Navigating RESPA: Tips for Consumers

  • Shop Around: Don’t accept the first offer you receive. Compare loan estimates from multiple lenders to find the best terms.
  • Review Documents Carefully: Thoroughly review the Loan Estimate and Closing Disclosure. Don’t hesitate to ask questions if you don’t understand something.
  • Be Aware of Suspicious Practices: If you encounter pressure to use a specific service provider, or if you notice unexpected fees, investigate further and consider seeking legal advice.
  • Know Your Rights: Familiarize yourself with your rights under RESPA. The Consumer Financial Protection Bureau (CFPB) provides valuable resources and information.

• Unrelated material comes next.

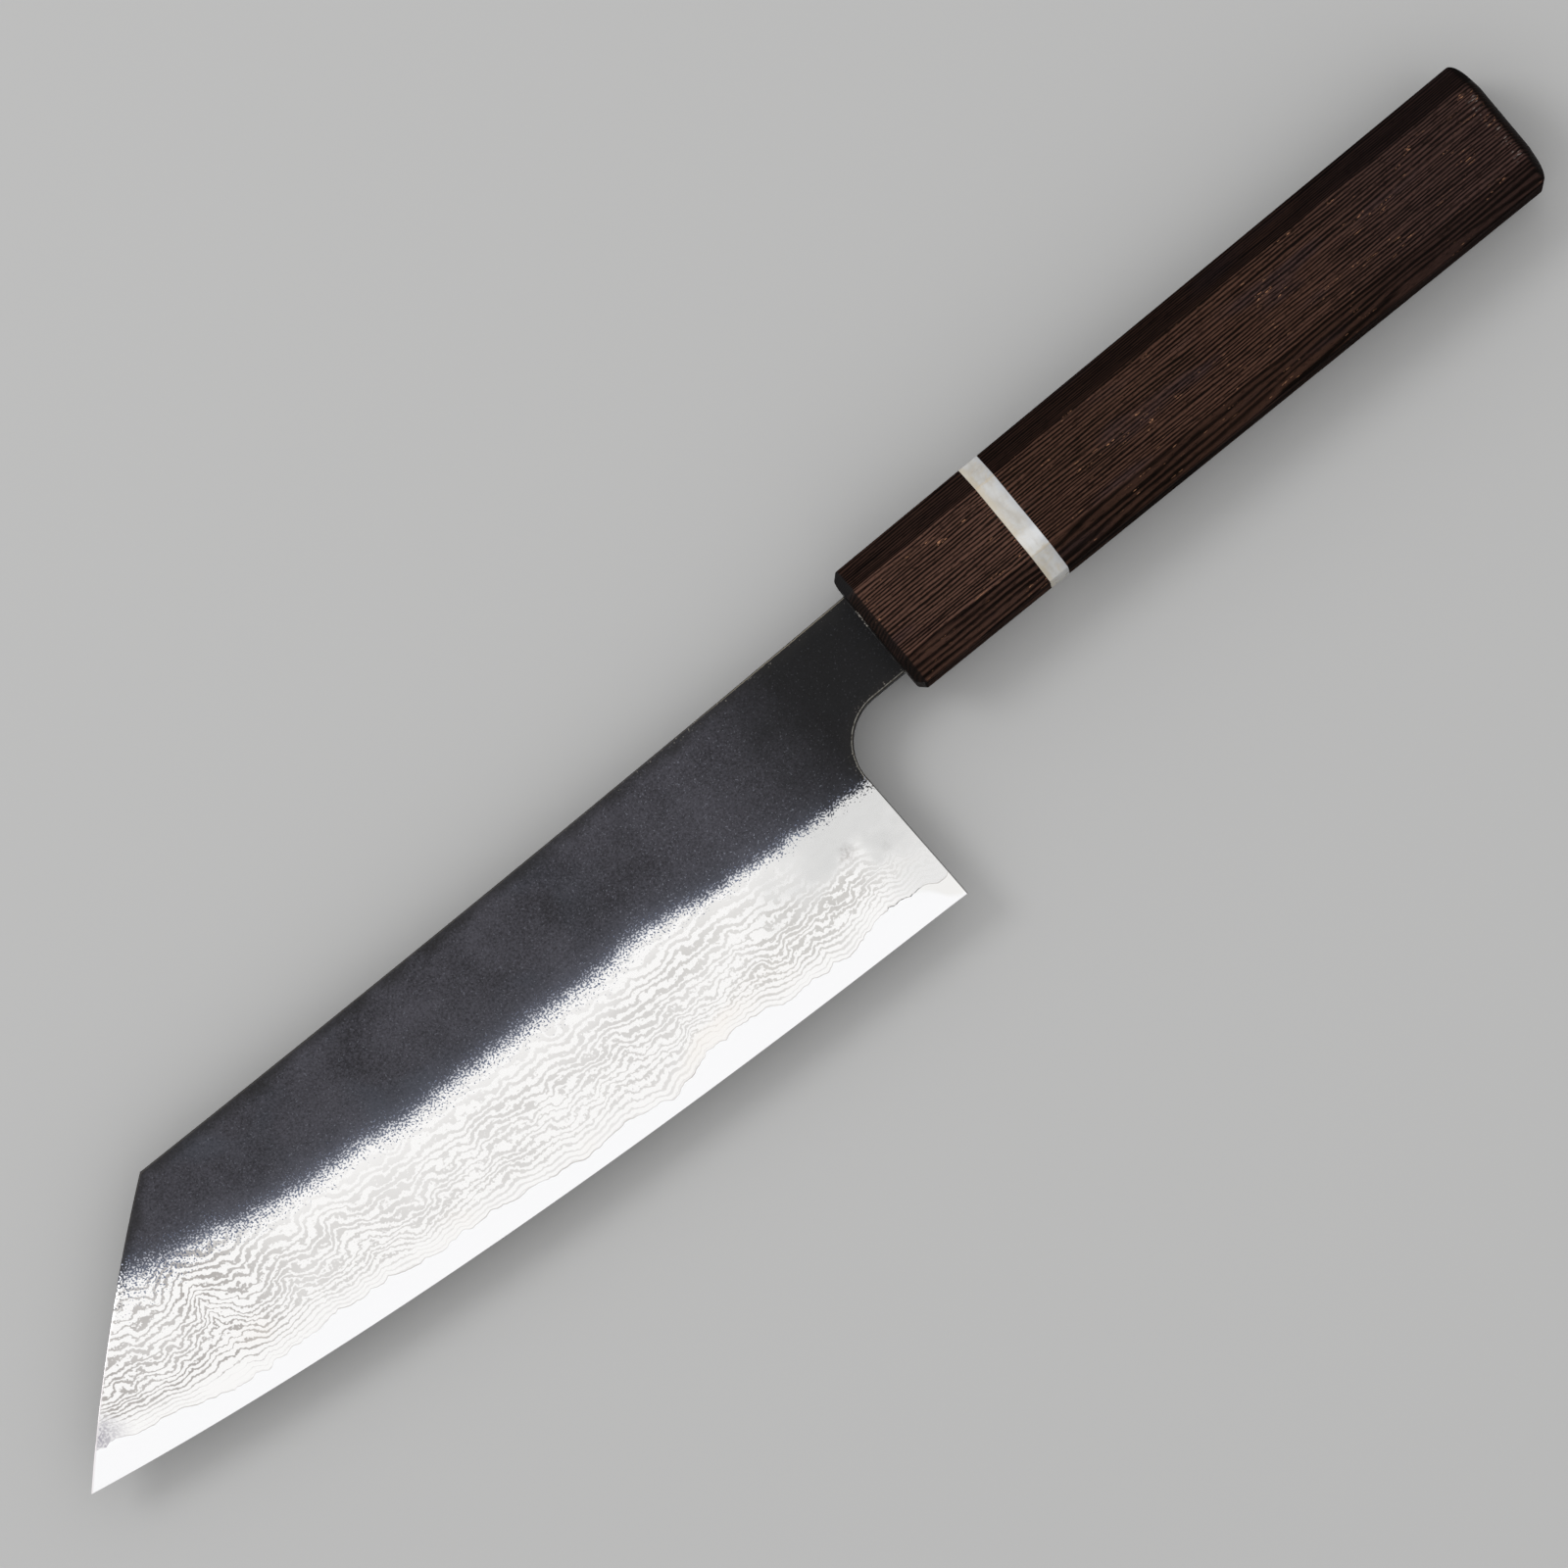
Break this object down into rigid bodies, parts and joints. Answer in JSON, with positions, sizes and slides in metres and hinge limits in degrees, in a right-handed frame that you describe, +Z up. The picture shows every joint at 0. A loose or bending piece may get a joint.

Frequently Asked Questions (FAQs) about RESPA

Here are answers to some of the most frequently asked questions about RESPA:

  1. Does RESPA apply to all types of loans? No, RESPA generally applies to most mortgage loans used to finance the purchase of a one-to-four family residential property. It does not typically apply to loans for commercial properties, vacant land, or temporary construction loans.

  2. What is a “settlement service” under RESPA? A settlement service includes any service provided in connection with a real estate settlement, such as title searches, title insurance, appraisals, credit reports, inspections, loan origination, and document preparation.

  3. What should I do if I suspect a RESPA violation? If you suspect a RESPA violation, you should document the details of the situation and contact the Consumer Financial Protection Bureau (CFPB). You can also consult with a real estate attorney.

  4. Are there any exceptions to the kickback prohibition under RESPA? Yes, there are limited exceptions, such as payments for actual services rendered, affiliated business arrangements (where the consumer is informed of the relationship and is free to choose other providers), and normal promotional and educational activities.

  5. What is an Affiliated Business Arrangement (AfBA)? An AfBA exists when a person who is in a position to refer settlement service business has either an affiliate relationship with or a direct or beneficial ownership interest of more than 1% in a provider of settlement services. RESPA permits AfBAs as long as the relationship is disclosed to the consumer, the consumer is free to shop for other providers, and things of value are not exchanged for referrals.

  6. How long do I have to file a complaint under RESPA? There’s a statute of limitations for filing a lawsuit under RESPA, typically one to three years depending on the specific violation. It’s crucial to act promptly if you believe your rights have been violated.

  7. What types of damages can I recover if I win a RESPA lawsuit? You may be able to recover actual damages, statutory damages (up to $2,000 in certain cases), and attorney’s fees and court costs.

  8. Does RESPA cover home equity lines of credit (HELOCs)? RESPA generally does not cover HELOCs, although some state laws may provide similar protections.

  9. What is the role of the Consumer Financial Protection Bureau (CFPB) in enforcing RESPA? The CFPB is the primary federal agency responsible for enforcing RESPA and ensuring compliance with its provisions. They can investigate potential violations, issue regulations, and take enforcement actions against those who violate the law.

  10. How does RESPA interact with other consumer protection laws? RESPA works in conjunction with other consumer protection laws, such as the Truth in Lending Act (TILA), to provide comprehensive protection to consumers in real estate transactions.

  11. Can a real estate agent recommend a specific title company? Yes, a real estate agent can recommend a title company, but they must disclose any affiliated business arrangement and cannot receive any kickbacks or unearned fees for the referral. The consumer must be free to choose their own title company.

  12. What are some red flags that indicate a potential RESPA violation? Red flags include pressure to use a specific service provider, unexplained or excessive fees, lack of transparency in the settlement process, and failure to receive required disclosures in a timely manner.

RESPA is a complex but vital piece of legislation designed to protect consumers. By understanding your rights and being vigilant throughout the real estate settlement process, you can help ensure a fair and transparent transaction. Remember, knowledge is power – use it to your advantage.